Pencils for Standardized Testing

You may have had an experience where you took a test for a class, and the instructor showed you the class’s results afterwards. The results probably mapped out into the infamous “bell-shaped curve”, with a few people scoring on the low end of the curve, the majority clustering in the middle, and a few people scoring on the high end. What you may not have known is that this is a normal distribution found in norm-referenced testing.

Norm-referenced tests (or NRTs) compare an examinee’s performance to that of other examinees. Standardized examinations such as the SAT are norm-referenced tests. The goal is to rank the set of examinees so that decisions about their opportunity for success (e.g. college entrance) can be made.

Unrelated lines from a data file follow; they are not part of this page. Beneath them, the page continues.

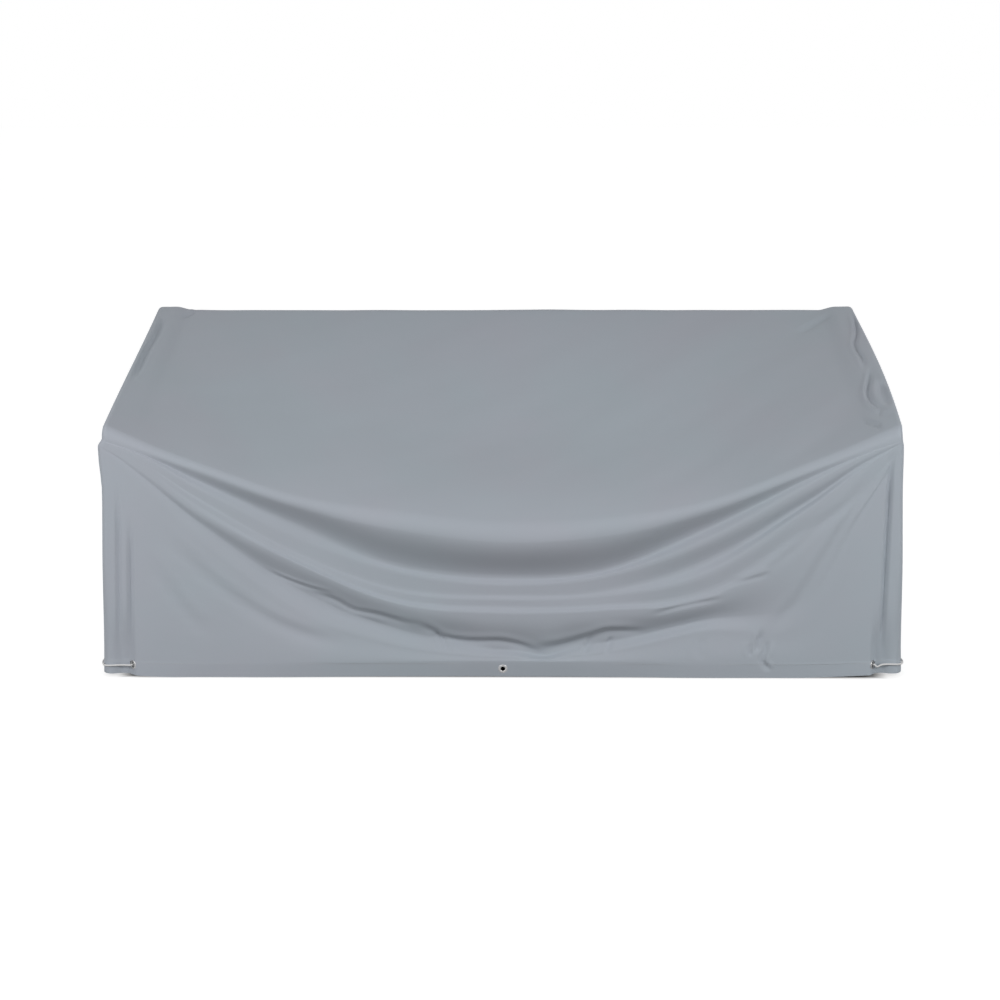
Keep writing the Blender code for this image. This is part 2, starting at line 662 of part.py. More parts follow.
def build():
    for obj in list(bpy.data.objects):
        bpy.data.objects.remove(obj, do_unlink=True)
    scene = bpy.context.scene.collection
    cover = bpy.data.collections.new("patio_furniture_cover")
    cutters = bpy.data.collections.new("cutters")
    scene.children.link(cover)
    scene.children.link(cutters)
    rail = bpy.data.objects.new("rail_frame", None)
    rail.location = -RAIL_PLACE
    cover.objects.link(rail)

    front_and_top(cover, rail)
    back_panel(cover, rail)
    hems = {"front": front_hem(cover, rail)}
    for side, name in ((-1, "left"), (1, "right")):
        side_panel(side, cover, rail)
        hems[name] = side_hem(side, cover, rail)
    places = eyelet_places()
    for name, (middle, out) in places.items():
        eyelet(name, middle, out, cover, rail)
        hem = hems["front"] if name.startswith("eyelet_front") else hems[name.rsplit("_", 1)[1]]
        punch(hem, name, middle, out, cutters, rail)
    for side in (-1, 1):
        tie(side, places, cover, rail)


build()
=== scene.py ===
"""How the patio furniture cover looks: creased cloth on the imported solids' folds, with sewn hems,
pressed eyelets and corded ties, on a white studio floor.

Sizes are in metres. Shapes are worked out over the floor, with X to the right, the front plane at
Y = 0 and the floor at Z = 0, and moved to the row frame when a piece is made.
"""

import math

import bmesh
import bpy
import numpy as np
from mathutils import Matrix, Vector


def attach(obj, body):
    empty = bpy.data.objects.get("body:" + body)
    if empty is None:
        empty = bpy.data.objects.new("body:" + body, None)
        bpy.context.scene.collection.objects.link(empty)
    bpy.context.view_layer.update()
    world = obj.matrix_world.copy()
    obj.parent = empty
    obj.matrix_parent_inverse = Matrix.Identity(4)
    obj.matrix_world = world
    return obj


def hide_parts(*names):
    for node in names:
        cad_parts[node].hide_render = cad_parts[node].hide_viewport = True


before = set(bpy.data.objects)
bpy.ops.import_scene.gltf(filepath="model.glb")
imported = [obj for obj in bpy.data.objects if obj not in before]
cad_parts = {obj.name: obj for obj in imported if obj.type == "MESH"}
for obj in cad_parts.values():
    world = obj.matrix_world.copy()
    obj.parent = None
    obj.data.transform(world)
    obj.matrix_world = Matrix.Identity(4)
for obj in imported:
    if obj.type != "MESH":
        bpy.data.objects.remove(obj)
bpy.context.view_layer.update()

# Driving sizes, as in the solids
WIDTH = 2.10
DEPTH = 0.90
BACK_HEIGHT = 0.888
CLOTH = 0.002
HEM_CLOTH = 0.003
HEM_PROUD = 0.0005
HEM_TOP = 0.0445
HALF = WIDTH / 2
RAIL_GAP = 0.0007

# How the cover widens towards the floor, narrows towards the top and is lifted at its front corners
FLARE = 0.025
FLARE_FROM = 0.69
TAPER = 0.0075
FLOOR_GAP = 0.002
CORNER_LIFT = {-1: 0.009, 1: 0.012}
LIFT_WIDTH = {-1: 0.2, 1: 0.3}
LIFT_DEPTH = 0.25
LIFT_HEIGHT = 0.12

# How the cloth stands out sideways at the arms: below the corner, and along the right slope
PUFF = {-1: 0.011, 1: 0.003}
BULGE = {-1: 0.0, 1: 0.011}
BULGE_FROM = 0.675
PUFF_INNER_X = 1.0
PUFF_DEPTH = 0.14
PUFF_TOP = 0.655
PUFF_FULL = 0.632
PUFF_END = 0.5

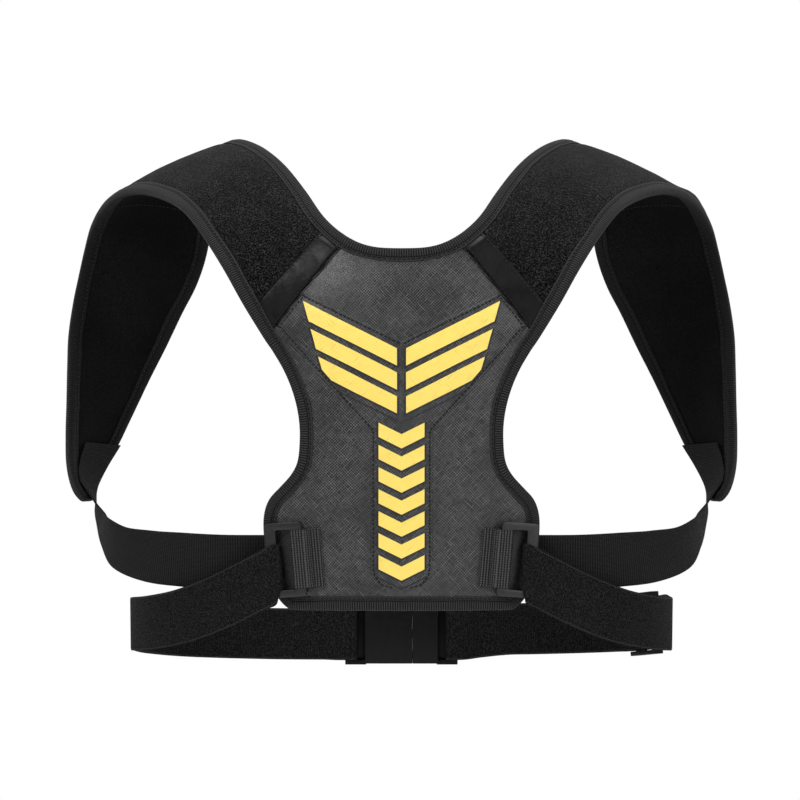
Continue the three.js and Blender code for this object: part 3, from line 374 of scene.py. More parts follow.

Criterion-referenced tests (or CRTs) differ in that each examinee’s performance is compared to a pre-defined set of criteria or a standard. The goal with these tests is to determine whether or not the candidate has the demonstrated mastery of a certain skill or set of skills. These results are usually “pass” or “fail” and are used in making decisions about job entry, certification, or licensure. A national board medical exam is an example of a CRT. Either the examinee has the skills to practice the profession, in which case he or she is licensed, or does not.

ALTA’s exams, which measure the candidate’s performance against pre-defined criteria (the performance levels), are also an example of criterion-referenced tests. Based on the passing level set by ALTA or the client, the results can then be used to determine whether or not the candidate meets the performance requirements of the job from a language standpoint.